Everything they do follows the path: Create an unsustainable cost bubble, blame society, grant “relief” to a coalition of voters and label anyone pointing it out as a bootlicker for the “oligarch class.”

Alex Lekas
Alex Lekas
20 hours ago

There is a go gap because the party is hostile to religion, specifically Christianity. Dems dare not question Islam.

Michael Clarke
Michael Clarke
18 hours ago

Which is another way of saying that insulting timeless values and the people who adhere to them is a short cut to losing elections.

David George
David George
18 hours ago

Joe says the Bidens are very religious, that he’s a Catholic and son Hunter is a Crystal Methodist.

John Ellis
John Ellis
4 hours ago
Reply to  David George

Very good…

David George
David George
18 hours ago

“From the collectivist standpoint, alternatively, all higher identities can be represented as nothing more than partial and corrupt versions of the ultimate homogenous collective—and, therefore, as impediments to that end, to be suppressed, fragmented, demonised, and otherwise destroyed.
The collectivist can tempt the anarchists with the eradication of marriage, offering free love; of family, offering freedom from mature, adult responsibilities; of work, offering distributed wealth, without effort; of religion, offering freedom from restrictive superstition. As all the meaning and purpose once contained in those intermediary identities is thus destroyed, allegiance to the state becomes both overwhelmingly tempting and increasingly all-consuming.”
From the compelling research paper by Pageau and Peterson:
 https://www.arc-research.org/research-papers/the-subsidiary-hierarchy

R E P
R E P
1 day ago

Just stopping being anti-religion would be a step forward. This is hard for the Democrats as their leadership tends to be from elite schools which are explicitly anti-Christian.

Caradog Wiliams
Caradog Wiliams
23 hours ago
Reply to  R E P

I think you are confused. You mean: “Just stopping being anti-Christian would be a step forward.” You are effectively saying that Religion=Christian, which it clearly doesn’t – except maybe on UnHerd.

UnHerd Reader
UnHerd Reader
17 hours ago

It’s not that “Religion=Christian,” it’s just that when the Democrats say things that are anti-religious, they are generally explicitly anti-Christian. Although their embrace of the trans agenda and anti-Israel stances have also driven off Muslims and Jews respectively. But, among those Americans who claim religious beliefs, the majority are still Christian, so it would behoove the Democrats to stop being anti-Christian along with moving to the center on social issues.

Arthur G
Arthur G
16 hours ago

The Leftists only hate Christianity and Judaism. They embrace radical Islam.

Samuel Ross
Samuel Ross
22 hours ago

The “atheist” is not godless. His “god” is himself.

Thomas Wagner
Thomas Wagner
21 hours ago

Democratic Governor of Michigan Gretchen Whitmer was accused of mocking Holy Communion in a video in which she fed Doritos to a kneeling podcast host, for which she later apologised. It also didn’t help when Joe Biden proclaimed a transgender day of visibility on Easter.

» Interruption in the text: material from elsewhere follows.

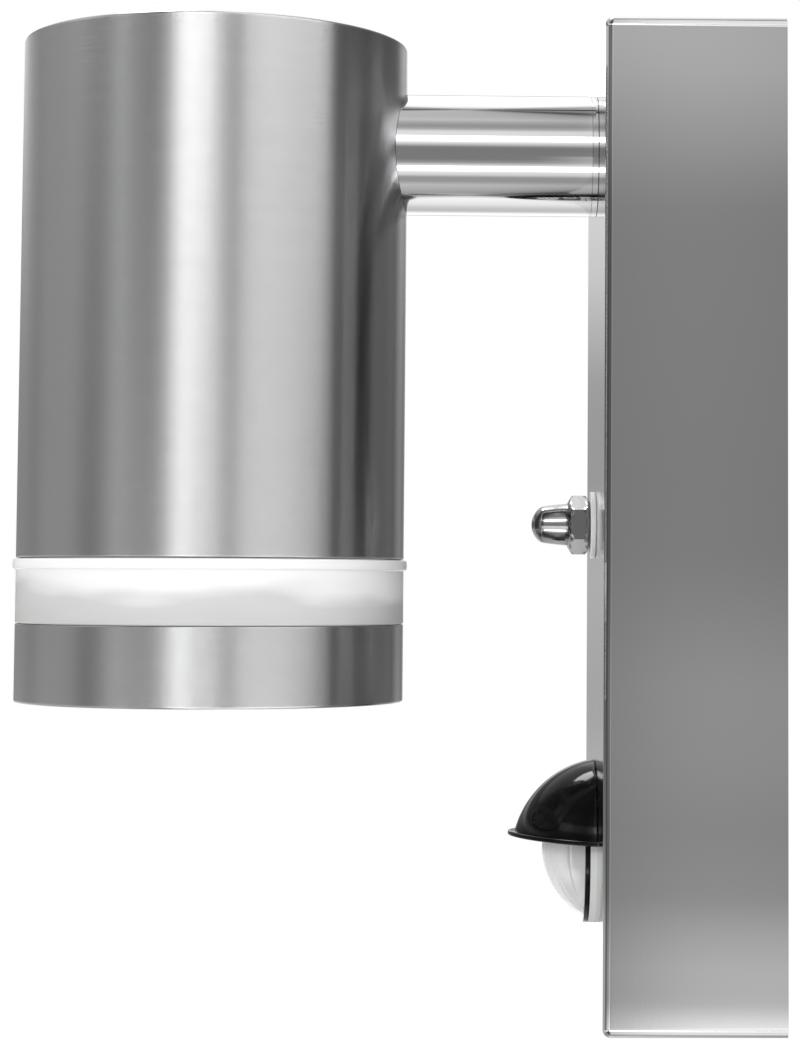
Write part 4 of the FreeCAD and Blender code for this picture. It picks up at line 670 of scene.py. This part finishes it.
tube = [
    (INSIDE, TUBE_FOOT), (OUTSIDE, TUBE_FOOT), (OUTSIDE, TUBE_TOP), (0, TUBE_TOP),
    (0, TUBE_TOP - WALL), (INSIDE, TUBE_TOP - WALL),
]
ring = [
    (RING_LIP, RING_FOOT), (OUTSIDE, RING_FOOT), (OUTSIDE, RING_TOP), (INSIDE, RING_TOP),
    (INSIDE, RING_FOOT + WALL), (RING_LIP, RING_FOOT + WALL),
]
piece("lamp_tube", lathe(soften(tube, [0.3, 0.3, 0.5, 0, 0, 0.4]), steps=TUBE_STEPS))
piece("end_ring", lathe(soften(ring, [0.3, 0.4, 0.12, 0.12, 0.3, 0.3]), steps=TUBE_STEPS))

# %% [markdown]
# ## The clear ring
#
# Between tube and end ring sits a moulding of frosted polycarbonate that lets a band of light
# out sideways. It has a flange that overhangs the tube, a band flush with it, a skirt that
# holds the end ring and a threaded spigot that screws up into the tube. Its inside is not
# straight: the wall thins towards the lower edge in a shallow hollow, which bends what you see
# through it.

# %% Clear ring, its thread and the insert
CAP_PITCH, ROWS_PER_PITCH = 2.0, 10


def thread(radius, depth, pitch, low, high, line=LAMP_LINE, steps=96, inward=False):
    """Screw thread with r = radius -/+ depth * w(t / pitch - u / turn), faded at both ends.

    w is a rounded wave from 0 to 1, (1 - cos) / 2 raised to 0.7.
    """
    u = whole_turn(steps)
    t = np.linspace(low, high, int((high - low) / pitch * ROWS_PER_PITCH) + 2)[:, None]
    fade = np.clip(np.minimum(t - low, high - t) / pitch, 0, 1)
    wave = ((1 - np.cos(TURN * (t / pitch - u / TURN))) / 2) ** 0.7
    return polar(radius + (1 if inward else -1) * depth * wave * fade, u, t, line)


piece("diffuser_ring", stacked(thread(26.9, 0.7, CAP_PITCH, -2.4, 3.5)[::-1], turned([
    (26.9, -5.2), (27.1, -5.6), (30.1, -5.7), (30.42, -5.85), (30.5, -6.2), (30.5, -6.9),
    (30.42, -7.2), (30.1, -7.35), (30.0, -7.5), (30.0, -11.5), (30.0, -15.4), (29.85, -15.6),
    (29.05, -15.62), (28.95, -15.8), (28.95, -22.4), (28.7, -22.7), (27.5, -22.7), (27.3, -22.4),
    (27.3, -16.5), (26.9, -14.5), (26.2, -12.0), (25.9, -9.0), (25.75, -6.0), (25.75, 3.5), (26.0, 3.8),
    (26.6, 3.8),
])))
piece("thread_insert", stacked(thread(27.25, 0.6, CAP_PITCH, -2.3, 6.4, inward=True), turned([
    (27.4, 6.5), (28.0, 6.6), (28.8, 6.6), (28.95, 6.4), (28.95, -2.2), (28.8, -2.4), (28.0, -2.4),
])))

# %% [markdown]
# ## Front glass and its gasket
#
# A flat disc with ground edges on a flat rubber ring. The grinding shows as a narrow slope
# round both faces, wide enough to see from below.

# %% Front glass and gasket
GLASS_FOOT, GLASS_TOP, GLASS_RADIUS, GROUND = -25.7, -22.7, 28.7, 0.5
glass = [
    (0, GLASS_FOOT), (GLASS_RADIUS - GROUND, GLASS_FOOT), (GLASS_RADIUS, GLASS_FOOT + GROUND),
    (GLASS_RADIUS, GLASS_TOP - GROUND), (GLASS_RADIUS - GROUND, GLASS_TOP), (0, GLASS_TOP),
]
piece("front_glass", lathe(soften(glass, 0.12), steps=160))
piece("glass_gasket", flat_ring(25.5, GLASS_RADIUS, RING_FOOT + WALL, GLASS_FOOT, 0.3, steps=128))

# %% [markdown]
# ## The arm
#
# The arm is a polished tube whose end is notched to fit round the lamp tube: welders call it
# coped. A Boolean would cut it, but leaves ragged triangles where two round surfaces meet at a
# flat angle. The cut has a formula instead. At a side offset x the lamp tube's skin lies at
# depth 87 - sqrt(R^2 - x^2), so each line along the arm simply ends there.

# %% Arm and seal
ARM_OUTSIDE, ARM_INSIDE, ARM_STEPS = 9.5, 8.3, 160
COPE_RADIUS, LAMP_REACH, PLATE, ARM_START, SEAM = 30.03, 87, 27.0, 27.02, 27.95


def coped(radius, rows, start):
    """Skin of the arm: (r cos u, start + v (cope(r cos u) - start), r sin u)."""
    u = whole_turn(ARM_STEPS)
    v = np.linspace(0, 1, rows)[:, None]
    end = LAMP_REACH - np.sqrt(COPE_RADIUS**2 - (radius * np.cos(u)) ** 2)
    return polar(radius, u, start + v * (end - start), ARM_LINE)


arm_foot = turned([
    (9.44, ARM_START), (ARM_OUTSIDE, ARM_START + 0.06), (ARM_OUTSIDE, SEAM - 0.06),
    (9.44, SEAM - 0.02), (9.44, SEAM + 0.02),
], ARM_LINE, ARM_STEPS)
piece("arm_tube", stacked(
    arm_foot, coped(ARM_OUTSIDE, 24, SEAM + 0.06), coped(ARM_INSIDE, 12, ARM_START + 0.3)[::-1],
    turned([(8.5, ARM_START)], ARM_LINE, ARM_STEPS),
))
piece("arm_seal", flat_ring(5.3, 8.2, PLATE, 27.3, 0.1, ARM_LINE))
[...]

Two spectacular own goals. Although I don’t think these acts were done deliberately to insult Christians, it’s hard to come up with a comprehensible reason for doing them at all. I’ll fall back on the best remaining motive — stupidity.

j watson
j watson
20 hours ago

Historically the election was close – the 3rd closest. And at a time where incumbents the World over are getting turfed out or badly mauled. It’s not going to take too much to flip the other way.
Clearly the Democrats got to do better in some keys areas – getting a candidate without some silly stuff in their woke locker would help. Democrats will have more time to pick the right candidate than Biden gave them this time. It’ll be a bloke, who goes to Church, has some blue collar roots and is largely mainstream.
But the next election primarily going to be about broken promises and a corrupt Kleptocracy. The anger will build.

Hugh Bryant
Hugh Bryant
13 hours ago
Reply to  j watson

Wishful thinking, I’m afraid. The wind has changed. The Democrats will be out of power for a generation after the Biden fiasco. Trudeau is next, and then pretty well every country in Europe, followed by the UK in 2029. Neo-liberalism is over. You guys just got too greedy.

RR RR
RR RR
14 hours ago

I’m afraid the self-defeating identity politics of grief overlooks the seriousness of religious groupings. By the way I am not religious although I see the benefits of regular community gatherings and acknowledge benefits in intent of religious individuals. Churches and Mosques do many good works in poorer communities.
Harris campaigning on a USP of protecting/enhancing women’s reproductive rights (assume she had reverted to the established definition of woman) was so f*****g tin eared.
Firstly, the decision sits better at State Level and secondly in states where there is a closish split they got or will get their own single issue vote.
However, far more importantly religious people identify as Christians be it Catholic, Evangelical, traditional Protestant, Baptist as well as Muslims of all hue see Abortion sitting anywhere between highly distasteful to murder. And many don’t want it ‘On Tap’.
Therefore the Trump position (i.e. legal with limitations) was far closer to these groups that Harris’s style 1990s position.
The Democrats living in East and West Coast Ivory towers really don’t have a clue.

Bernard Brothman
Bernard Brothman
7 hours ago

They have. People whose religion is race, gender and or climate are true believers in the Democrat party.